• Data extract:
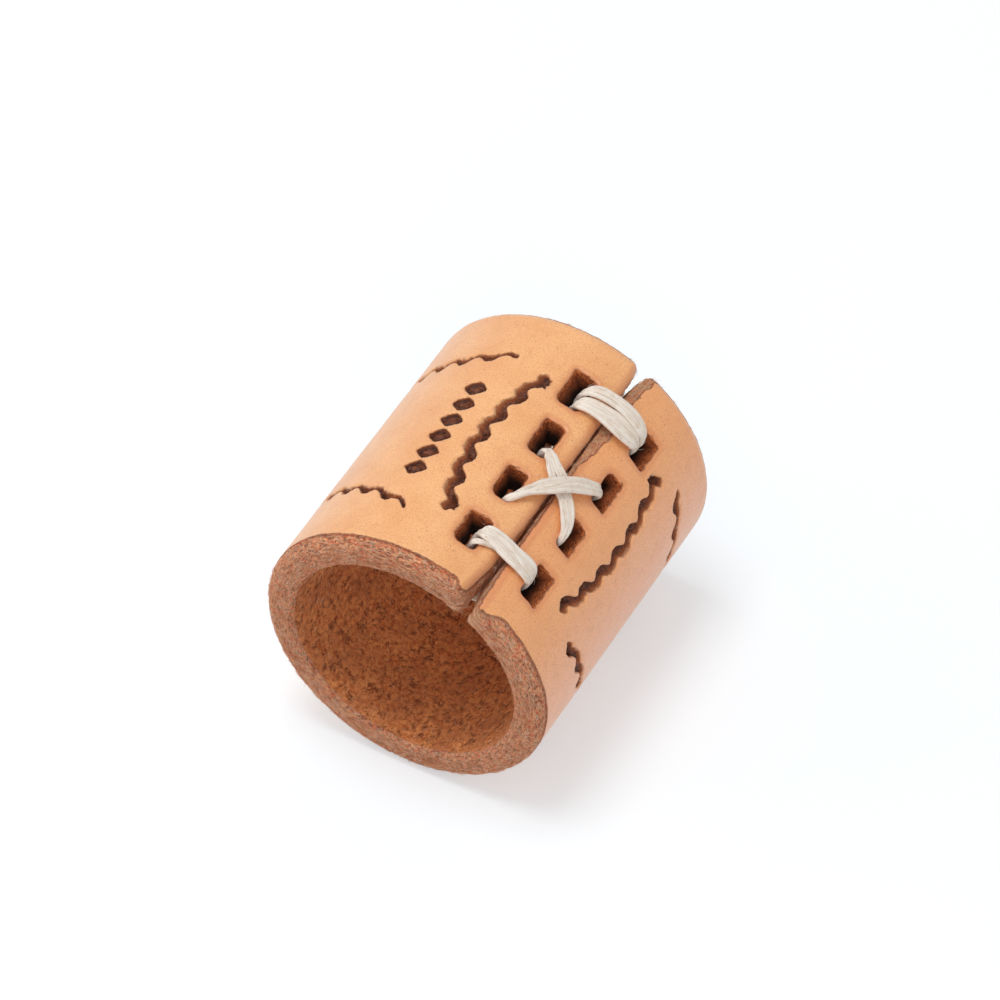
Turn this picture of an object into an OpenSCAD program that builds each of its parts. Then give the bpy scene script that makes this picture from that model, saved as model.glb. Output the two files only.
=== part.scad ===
// Neckerchief slide: one strip of thick vegetable-tanned leather, rolled into an open sleeve and laced
// along its seam with a doubled waxed thread. The sleeve lies along Y and rests on the plane Z = 0.

/* [Sleeve] */
// Outer diameter of the rolled sleeve
sleeve_d = 30; // [25:0.5:40]
// Length of the sleeve along its axis
sleeve_l = 34; // [28:0.5:44]
// Thickness of the leather
leather_t = 3.2; // [2.4:0.1:4]
// Radius of the burnished edges at both ends
edge_round = 0.9; // [0.3:0.1:1.1]

/* [Seam] */
// Angle of the seam from the top of the sleeve
seam_turn = 31; // [0:1:60]
// Width of the gap between the two lips, along the outer surface
seam_gap = 0.7; // [0.4:0.1:1.2]
// Width of the skived cut on the outer corner of the second lip
skive_w = 0.8; // [0.3:0.1:1]
// Depth of that skived cut
skive_depth = 2; // [1:0.1:2.2]
// Radius of the four corners of the strip
corner_r = 1.7; // [0.8:0.1:2.4]

/* [Lacing slots] */
// Width of a slot, across the seam
slot_w = 2.2; // [2:0.1:3]
// Length of a slot, along the seam
slot_l = 4; // [4:0.1:5]
// Radius of the two rounded corners of a slot
slot_round = 0.8; // [0.3:0.1:0.9]
// Distance from the seam to the middle of a slot, along the outer surface
slot_side = 4.1; // [3.4:0.1:5]
// Distance between neighbouring rows of slots
row_pitch = 6.7; // [5.5:0.1:8.1]
// Place of the middle of the four rows along the sleeve
row_middle = -0.2; // [-1:0.1:1]

/* [Lacing thread] */
// Thickness of the doubled thread where it dives through a slot
thread_d = 1.1; // [0.8:0.05:1.35]
// Thickness of the doubled thread where it lies flat
flat_t = 0.75; // [0.6:0.05:0.9]
// Width of a pass across the seam, where the strands spread out
bar_w = 2; // [1.4:0.1:2.1]
// Width of a leg of the cross
leg_w = 1.45; // [1.1:0.05:1.6]
// Width across the knot inside the sleeve
knot_w = 3.2; // [2.8:0.1:3.6]

/* [Hidden] */

clearance = 0.1;         // between the thread and the leather
leather_colour = [0.93, 0.71, 0.49];
thread_colour = [0.88, 0.86, 0.82];
knot_colour = [0.84, 0.81, 0.76];

outer_r = sleeve_d / 2;
inner_r = outer_r - leather_t;
gap_angle = seam_gap / outer_r * 180 / PI;
rows = [for (i = [0:3]) row_middle + (i - 1.5) * row_pitch];

// The wall's section, drawn at its radius, with an arc at each of its corners.
module wall_section() {
    corners = [
        [outer_r - edge_round, sleeve_l / 2 - edge_round, 0],
        [inner_r + edge_round, sleeve_l / 2 - edge_round, 90],
        [inner_r + edge_round, -sleeve_l / 2 + edge_round, 180],
        [outer_r - edge_round, -sleeve_l / 2 + edge_round, 270]
    ];
    polygon([for (c = corners) for (a = [0:18:90])
        [c[0] + edge_round * cos(c[2] + a), c[1] + edge_round * sin(c[2] + a)]]);
}

// Turns a child from the seam's frame to its place: X runs round the surface, Y along the sleeve and
// Z outwards from the axis. The turn is a length along the outer surface, counted from the seam.
module at_surface(along_surface) {
    translate([0, 0, outer_r])
        rotate([0, seam_turn + along_surface / outer_r * 180 / PI, 0])
            children();
}

// A slot's outline: its end towards -Y has rounded corners, as the punch leaves it.
module slot_outline() {
    half_w = slot_w / 2;
    half_l = slot_l / 2;
    round_x = half_w - slot_round;
    round_y = -half_l + slot_round;
    polygon(concat(
        [[half_w, half_l], [-half_w, half_l]],
        [for (a = [180:18:270]) [-round_x + slot_round * cos(a), round_y + slot_round * sin(a)]],
        [for (a = [270:18:360]) [round_x + slot_round * cos(a), round_y + slot_round * sin(a)]]
    ));
}

module lacing_slots() {
    for (side = [-1, 1]) for (y = rows)
        at_surface(side * slot_side)
            translate([0, y, inner_r - 1])
                linear_extrude(leather_t + 2) slot_outline();
}

// What the rounded corners of the strip leave open at both ends of the seam.
module strip_corners() {
    for (side = [-1, 1]) for (end = [-1, 1])
        at_surface(side * seam_gap / 2)
            mirror([side < 0 ? 1 : 0, 0, 0]) mirror([0, end > 0 ? 1 : 0, 0])
                translate([0, -sleeve_l / 2, inner_r - 1])
                    linear_extrude(leather_t + 2)
                        polygon(concat([[-0.5, -1], [-0.5, corner_r], [0, corner_r]],
                            [for (a = [180:15:270]) corner_r * [1 + cos(a), 1 + sin(a)]],
                            [[corner_r, -1]]));
}

// The skived cut slopes down from the outer surface of the second lip into the gap.
module skived_cut() {
    at_surface(seam_gap / 2)
        translate([0, sleeve_l / 2 + 1, outer_r])
            rotate([90, 0, 0])
                linear_extrude(sleeve_l + 2)
                    polygon([[-1, -skive_depth], [0, -skive_depth], [skive_w, 0.2], [-1, 0.2]]);
}

module leather_sleeve() {
    color(leather_colour)
        difference() {
            translate([0, 0, outer_r])
                rotate([-90, 0, 0])
                    rotate([0, 0, seam_turn - 90 + gap_angle / 2])
                        rotate_extrude(angle = 360 - gap_angle, $fn = 96) wall_section();
            lacing_slots();
            strip_corners();
            skived_cut();
        }
}

// A point of the thread's route is [around, along, height, lateral angle, half width, half thickness].
// "Around" is counted from the seam along the outer surface, and height from that surface.
bend_r = thread_d / 2 + clearance;
column = slot_side - slot_w / 2 + bend_r;      // where the thread dives, against the slot's edge
flat_half = flat_t / 2;
round_half = thread_d / 2;
outside = clearance + flat_half;                 // height of a flat run on the outer surface
inside = -leather_t - clearance - flat_half;     // and of one under the inner surface

function reversed(list) = [for (i = [len(list) - 1:-1:0]) list[i]];

// A quarter turn from a slot to a run that leaves it in direction a. Face is 1 outside, -1 inside.
function bend(around, along, a, half_w, face) = [
    for (f = [0, 30, 60, 90]) let (out = bend_r * (1 - cos(f)), spread = f / 90)
        [around + out * cos(a), along + out * sin(a),
         (face > 0 ? 0 : -leather_t) + face * bend_r * sin(f), a + 90,
         round_half + (half_w - round_half) * spread,
         round_half + (flat_half - round_half) * spread]
];

// Up through a slot: from the run inside, in direction a_in from the slot, to the one outside.
function rise(around, along, a_in, a_out, w_out) = concat(
    reversed(bend(around, along, a_in, leg_w / 2, -1)),
    bend(around, along, a_out, w_out / 2, 1)
);
function dive(around, along, a_in, a_out, w_out) = reversed(rise(around, along, a_in, a_out, w_out));

// A pass across the seam from the left slot to the right one, on the outer surface.
function bar(y) = [for (x = [-0.6, 0, 0.6]) [x * column, y, outside, 90, bar_w / 2, flat_half]];

// A leg of the cross between two points, its middle lifted by lift over what it crosses.
function leg(from, to, lift) = let (a = atan2(to[1] - from[1], to[0] - from[0])) [
    for (t = [0.3, 0.4, 0.5, 0.6, 0.7]) let (p = from + (to - from) * t)
        [p[0], p[1], outside + lift * max(0, 1 - pow((t - 0.5) / 0.25, 2)), a + 90, leg_w / 2, flat_half]
];

near_bar = rows[0] + 0.8;
far_bar_1 = rows[3] - 0.95;
far_bar_2 = rows[3] + 1.15;
left_2 = [-column, rows[1] - 1.2];      // the ends of the leg that lies on top
right_3 = [column, rows[2] - 0.4];
right_2 = [column, rows[1] - 0.8];      // the ends of the leg that lies under it
left_3 = [-column, rows[2] - 1.3];
knot = [-0.3, rows[0] - 2.6];
knot_depth = inside - 0.35;
knot_end_gap = 0.55;                    // from the knot's middle to each of the two ends in it
top_angle = atan2(right_3[1] - left_2[1], 2 * column);
under_angle = atan2(left_3[1] - right_2[1], -2 * column);
knot_to_first = atan2(near_bar - knot[1], -column - knot[0]);
knot_to_last = atan2(left_2[1] - knot[1], left_2[0] - knot[0]);

// Tail, knot, near pass, lower leg, two far passes with their return inside, upper leg, knot, tail.
route = concat(
    [[knot[0] + 2.2, knot[1] - 1.7, inside, -45, 0.45, flat_half],
     [knot[0] + 0.3, knot[1] - knot_end_gap, knot_depth, -15, 0.45, flat_half],
     [knot[0] - 1.6, knot[1] + 0.5, inside, knot_to_first - 90, 0.5, flat_half]],
    rise(-column, near_bar, knot_to_first + 180, 0, bar_w),
    bar(near_bar),
    dive(column, near_bar, 90, 180, bar_w),
    rise(right_2[0], right_2[1], -90, under_angle, leg_w),
    leg(right_2, left_3, 0),
    dive(left_3[0], left_3[1], 90, under_angle + 180, leg_w),
    rise(-column, far_bar_1, -90, 0, bar_w),
    bar(far_bar_1),
    dive(column, far_bar_1, 180, 180, bar_w),
    rise(-column, far_bar_2, 0, 0, bar_w),
    bar(far_bar_2),
    dive(column, far_bar_2, -15, 180, bar_w),
    [[column + 1.9, far_bar_1, inside, 180, leg_w / 2, flat_half],
     [column + 1.2, far_bar_1 - 3, inside, 180, leg_w / 2, flat_half]],
    rise(right_3[0], right_3[1], 75, top_angle + 180, leg_w),
    leg(right_3, left_2, flat_t + clearance),
    dive(left_2[0], left_2[1], knot_to_last + 180, top_angle, leg_w),
    [[knot[0] - 0.2, knot[1] + knot_end_gap, knot_depth, 15, 0.45, flat_half],
     [knot[0] + 1.6, knot[1] - 0.2, inside - 0.1, 45, 0.45, flat_half]]
);

// The route's frame at a point: outwards and round directions, then the point itself.
function turn_at(p) = seam_turn + p[0] / outer_r * 180 / PI;
function outwards(p) = [sin(turn_at(p)), 0, cos(turn_at(p))];
function round_way(p) = [cos(turn_at(p)), 0, -sin(turn_at(p))];
function place(p) = [0, p[1], outer_r] + (outer_r + p[2]) * outwards(p);
function unit(v) = v / norm(v);
function heading(list, i) = unit(place(list[min(i + 1, len(list) - 1)]) - place(list[max(i - 1, 0)]));

// The thread's wide direction at each point, square to its heading, never flipped between two points.
function wide_way(p, h) = let (w = cos(p[3]) * round_way(p) + sin(p[3]) * [0, 1, 0]) unit(w - (w * h) * h);
function wide_ways(list, i, last) = i >= len(list) ? [] :
    let (w = wide_way(list[i], heading(list, i)), kept = w * last < 0 ? -w : w)
    concat([kept], wide_ways(list, i + 1, kept));

sides = 8;
module swept(list) {
    wide = wide_ways(list, 0, wide_way(list[0], heading(list, 0)));
    points = [for (i = [0:len(list) - 1]) let (p = list[i], up = cross(heading(list, i), wide[i]))
        for (k = [0:sides - 1]) let (a = (k + 0.5) * 360 / sides)
            place(p) + (p[4] * cos(a) * wide[i] + p[5] * sin(a) * up) / cos(180 / sides)];
    skin = [for (i = [0:len(list) - 2]) for (k = [0:sides - 1]) let (n = (k + 1) % sides)
        [i * sides + k, (i + 1) * sides + k, (i + 1) * sides + n, i * sides + n]];
    triangles = [for (f = skin) each [[f[0], f[1], f[2]], [f[0], f[2], f[3]]]];
    first = [for (k = [0:sides - 1]) k];
    final = [for (k = [sides - 1:-1:0]) (len(list) - 1) * sides + k];
    polyhedron(points = points, faces = concat([first], triangles, [final]));
}

module lacing_thread() {
    color(thread_colour) swept(route);
}

// The two ends are tied in a flat knot under the seam, inside the near end of the sleeve.
module lacing_knot() {
    knot_t = flat_t + 0.6;
    color(knot_colour)
        at_surface(knot[0])
            translate([0, knot[1], outer_r + knot_depth])
                rotate_extrude($fn = 48)
                    union() {
                        translate([knot_w / 2 - knot_t / 2, 0]) circle(d = knot_t, $fn = 32);
                        translate([0, -knot_t / 2]) square([knot_w / 2 - knot_t / 2, knot_t]);
                    }
}

leather_sleeve();
lacing_thread();
lacing_knot();
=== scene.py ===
# %% [markdown]
# # A laced leather neckerchief slide
# A strip of thick vegetable-tanned leather is cut, punched and tooled while it lies flat. Then it is
# rolled into a sleeve and laced shut along the seam with a doubled, waxed thread.
# This script works in the same order as the bench: a flat strip, its holes, its tool marks, the roll,
# the lacing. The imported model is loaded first, because it says how big everything is and where it lies.

# %% Load the frame
import math
from collections import Counter
import bpy
import numpy as np
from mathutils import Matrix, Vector, noise


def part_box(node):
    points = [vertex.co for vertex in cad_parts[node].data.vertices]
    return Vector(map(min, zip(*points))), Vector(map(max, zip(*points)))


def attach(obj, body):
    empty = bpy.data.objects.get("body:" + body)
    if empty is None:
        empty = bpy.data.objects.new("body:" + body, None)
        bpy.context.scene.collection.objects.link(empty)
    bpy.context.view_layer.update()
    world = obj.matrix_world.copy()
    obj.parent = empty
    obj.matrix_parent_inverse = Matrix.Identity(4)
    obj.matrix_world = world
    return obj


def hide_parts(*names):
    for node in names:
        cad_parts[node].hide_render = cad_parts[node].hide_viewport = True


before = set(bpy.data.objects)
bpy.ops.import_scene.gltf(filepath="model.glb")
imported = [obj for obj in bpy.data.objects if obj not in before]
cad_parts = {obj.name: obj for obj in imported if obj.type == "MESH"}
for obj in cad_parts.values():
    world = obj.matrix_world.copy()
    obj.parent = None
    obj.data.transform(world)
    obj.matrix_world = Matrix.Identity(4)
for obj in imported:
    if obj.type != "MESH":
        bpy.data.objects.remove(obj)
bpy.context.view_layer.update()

MM = 0.001
sleeve_low, sleeve_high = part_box("leather_sleeve")
print("sleeve box in mm:", [round(c / MM, 2) for c in sleeve_high - sleeve_low])

# %% [markdown]
# ## Camera
# The sleeve lies on its side, so a long lens from above and a little to the right shows the seam, the
# lacing and the near mouth at once. A long lens keeps the two mouths nearly the same size. The camera
# comes first, because every later look is judged through it.

# %% Camera
CAMERA_AZIMUTH = math.radians(29.19)
CAMERA_ELEVATION = math.radians(48.53)
CAMERA_DISTANCE = 515.9 * MM
CAMERA_LENS = 194.2
AIM_RIGHT, AIM_UP = 1.04, 4.19      # mm from the sleeve's axis, as the camera sees it
OUTER_RADIUS = round((sleeve_high.z - sleeve_low.z) / 2 / MM, 1) * MM
axis_point = Vector((0, 0, OUTER_RADIUS))
towards_camera = Vector((
    math.sin(CAMERA_AZIMUTH) * math.cos(CAMERA_ELEVATION),
    -math.cos(CAMERA_AZIMUTH) * math.cos(CAMERA_ELEVATION),
    math.sin(CAMERA_ELEVATION)))
camera_right = Vector((math.cos(CAMERA_AZIMUTH), math.sin(CAMERA_AZIMUTH), 0))
camera_up = towards_camera.cross(camera_right)
camera_place = axis_point + towards_camera * CAMERA_DISTANCE
aim = axis_point + camera_right * AIM_RIGHT * MM + camera_up * AIM_UP * MM

bpy.ops.object.camera_add(location=camera_place)
camera = bpy.context.object
camera.rotation_euler = (aim - camera_place).to_track_quat("-Z", "Y").to_euler()
camera.data.lens = CAMERA_LENS
camera.data.sensor_width = 36
camera.data.clip_start = 0.01
bpy.context.scene.camera = camera
print("camera stands", round((camera_place - aim).length / MM), "mm away")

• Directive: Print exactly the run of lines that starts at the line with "of the sleeve." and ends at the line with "import numpy as np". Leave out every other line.

• Expected answer:
// The two ends are tied in a flat knot under the seam, inside the near end of the sleeve.
module lacing_knot() {
    knot_t = flat_t + 0.6;
    color(knot_colour)
        at_surface(knot[0])
            translate([0, knot[1], outer_r + knot_depth])
                rotate_extrude($fn = 48)
                    union() {
                        translate([knot_w / 2 - knot_t / 2, 0]) circle(d = knot_t, $fn = 32);
                        translate([0, -knot_t / 2]) square([knot_w / 2 - knot_t / 2, knot_t]);
                    }
}

leather_sleeve();
lacing_thread();
lacing_knot();
=== scene.py ===
# %% [markdown]
# # A laced leather neckerchief slide
# A strip of thick vegetable-tanned leather is cut, punched and tooled while it lies flat. Then it is
# rolled into a sleeve and laced shut along the seam with a doubled, waxed thread.
# This script works in the same order as the bench: a flat strip, its holes, its tool marks, the roll,
# the lacing. The imported model is loaded first, because it says how big everything is and where it lies.

# %% Load the frame
import math
from collections import Counter
import bpy
import numpy as np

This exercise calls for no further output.